Prices for gasoline, hotel rooms, electrical generators and other post-storm necessities have risen sharply from New York to West Virginia in the wake of Hurricane Sandy, and many residents are complaining of gouging.
In New Jersey alone, about 100 consumers have called the attorney general’s office to complain, said Neal Buccino, spokesman for the state’s Division of Consumer Affairs.
Here we explore what you should do if you suspect price gouging or other scams in the wake of Hurricane Sandy.
I suspect price gouging. Who do I contact?
New Jersey law establishes that during a State of Emergency (or 30 days after it has been lifted) excessive price increases are illegal. An excessive” price increase is defined as 10 percent higher than the price before the emergency. Incidents of price gouging can be reported to the Office of Consumer Protection at 1-800-242-5846.
What other schemes should I be aware of?
Disaster victims may fall behind in their credit payments or overextend themselves to the point that they must choose whether to pay creditors or obtain necessities. Such consumers are often approached by finance companies promising to consolidate homeowner’s debt for existing mortgage, credit card debt, car loans and repair loans. They then pressure the homeowner to sign multiple agreements without sufficient time to review or consult with anyone.
Problems associated with refinancing schemes include high processing fees, payments to bogus/phantom creditors and default on the loan. The homeowner often cannot pay both the refinancing costs and basic living expenses, resulting in a situation far worse than before the refinancing.
Foreclosure Consultants/Equity Purchasers
Some financial predators prey on persons during the foreclosure process. They claim to be foreclosure experts who offer to assist homeowners after they receive a notice of default. These financial thieves further encumber the property with liens for fees and extravagant charges, and try to obtain title through a power of attorney or by direct transfer. They may take advantage of the homeowner’s distress and offer to purchase the home for below market value through misrepresentations on the value of the home and on encumbrances.

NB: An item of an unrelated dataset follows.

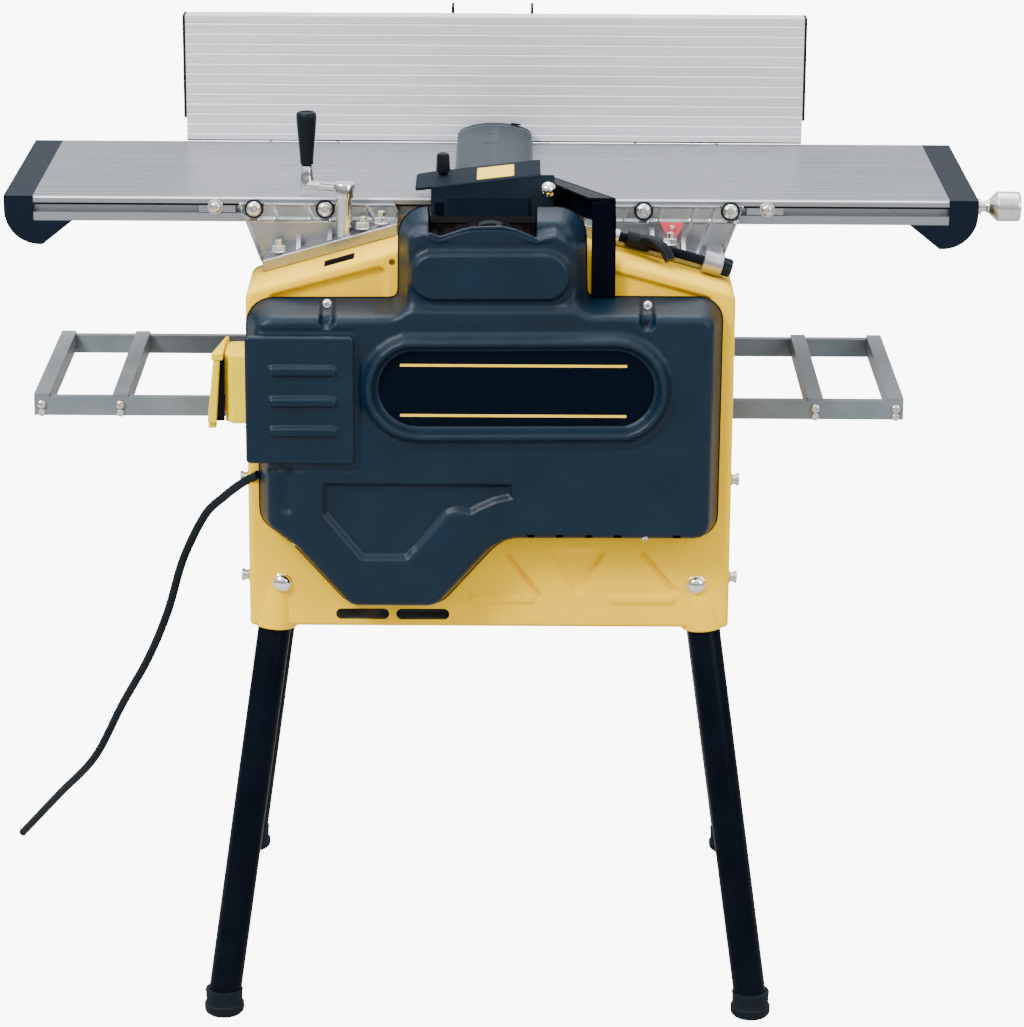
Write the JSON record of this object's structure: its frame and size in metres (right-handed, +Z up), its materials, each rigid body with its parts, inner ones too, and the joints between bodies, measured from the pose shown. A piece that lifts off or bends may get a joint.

These predators also may represent to the homeowners that they may stay in the property for the rest of their lives. In fact, after they obtain the property, they sell it and the new owner serves the tenants with eviction papers.
Home Repair Services Providers
Before contracting for any services, attempt to verify the legitimacy and trustworthiness of any service provider, including:
1. Use licensed home repair service providers, if applicable.
2. Demand proof of insurance, and making sure the contractor carries general liability insurance and workers’ compensation. If the contractor is not insured, you may be liable for accidents that occur on the property, including injuries to the contractor’s workers.
3. Check references. Contractors should be willing to provide the names of previous customers. Call several former customers who had similar work done. Also, call the Consumer Assistance Program (1-800-649-2424) and/or contact the Better Business Bureau (508-652-4800) to inquire about a business, and read user reviews on internet sites like “Front Porch Forum,” Google or Yahoo reviews, or Angie’s List.
4. Get a written estimate or each particular task to be performed. Compare services and prices before making a final decision. Also, read the fine print.
Some contractors charge a fee for a written estimate, which is often applied to the price of subsequent repairs. Do not sign any contracts for major repairs until your insurance representative has determined how much damage there is and how much the company will pay.
5. Insist on a written contract that clearly states all tasks to be performed, all associated costs and the payment schedule, and who will apply for the necessary permits or licenses. Never sign a blank contract or one with blank spaces. Have a lawyer review the contract if substantial costs are involved, and keep a copy for your records.
6. Any guarantees made by the contractor should be written into the contract. The guarantee should clearly state what is guaranteed, who is responsible for the guarantee and how long the guarantee is valid.
7. Obtain a local building permit if required. Contact your local government for permit information.
8. Make final payments only when work is completed. Pay by check. A reasonable down payment is 30 percent of the total cost, to be paid upon initial delivery of materials.
9. Canceling a contract should be done within 3 business days of signing. Follow the procedures for cancellation in the contract. Send the notification by registered mail with a return receipt to be signed by the contractor.
10. Things to watch out for:
- Be especially alert for phone or door-to-door solicitors who hand out flyers and promise to speed up the insurance or building permit process, and those who ask for large cash deposits or advance payments in full.
- Be wary of anyone claiming to be “FEMA certified,” because FEMA does not certify or endorse any contractor.
11. Call the Consumer Assistance Program at 1-800-649-2424 if you suspect a scam.